Andamos necesitados de sentido. Mucho. Tanto que
algunas dimensiones de la vida se terminan convirtiendo en mucho más de lo que
en realidad son. Ahí tenemos el fútbol. Moviliza personas, pertenencias,
fidelidades y odios. Tiene sus catedrales –los grandes estadios– y sus pequeñas
capillas –cualquier bar o sala de estar donde un enorme televisor de plasma
retransmita los partidos–. Tiene sus símbolos; un pin, un escudo, y colores
litúrgicos que se inscriben en camisetas, gorras y bufandas. Sus himnos se
cantan con reverencia, devoción y a veces lágrimas. Tiene su gloria (la
Champions) y su infierno (el descenso, la derrota). Tiene su santoral propio, y
un buen panteón de divinidades. Messi fue dios una temporada; Maradona lo había
sido antes que él. Otros vendrán. Guardiola y Mourinho tuvieron su culto. Luego
el “Cholismo” fue la corriente ortodoxa, y su “partido a partido” se convirtió
en dogma. Salirse de eso era herejía, al menos mientras no llegaron las
derrotas.
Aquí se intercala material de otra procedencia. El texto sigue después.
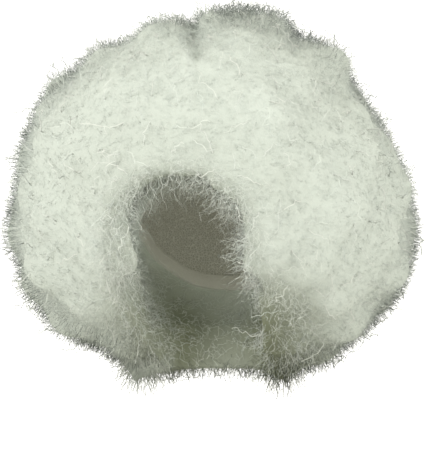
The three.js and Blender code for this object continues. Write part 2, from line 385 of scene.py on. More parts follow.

Hoy Zidane puede terminar la temporada como arcángel Zinedine o como
ángel caído. El gran acto de culto se celebra en los estadios. Pero hay otros
rituales: el sorteo de un torneo, las periódicas entregas de premios que
encumbran a unos y desplazan a otros. Las celebraciones en fuentes de las
ciudades acostumbradas a ganar. El mundo se prepara ahora para la liturgia
suprema, en Rusia, en menos de un mes. Una serie de instituciones velan por el
conjunto de este culto. Se llaman FIFA, UEFA, y a su frente están los sumos
sacerdotes. Hoy un desconocido Aleksander Céferin ha reemplazado a Platini,
Blatter, o Angel María Villar, gurús que ocupan palcos, dan ruedas de prensa y
pontifican sobre el planeta fútbol. Y luego, infinidad de creyentes, unidos a
su equipo por lazos invisibles, pero tan sólidos como unos votos. Fieles que
viven con tal intensidad la pertenencia que el fútbol les lleva a las lágrimas
o al éxtasis.
Andamos necesitados de sentido, claro que sí. De
pertenencia. De horizonte y destino. De solidez. Y está bien tener aficiones en
la vida. Y quien dice fútbol podría hablar de música, cine, o el culto a uno
mismo tan frecuente en nuestro mundo. Pero creo que, puestos a echar raíz en
alguna tierra fecunda, no bastan esos sucedáneos. La pregunta religiosa por el
más allá, por el sufrimiento, el amor, la vida, la muerte y la eternidad, por
el bien y por el mal, por el principio de todo, por Dios... Esa pregunta sigue
siendo infinitamente más audaz, más necesaria y más definitiva. Y lo triste es
que, entrampados en mil batallas insuficientes, muchas personas no son jamás
capaces de enfrentarse, con el vértigo de quien no sabe, a las auténticas
cuestiones, esas en las que nos lo jugamos todo.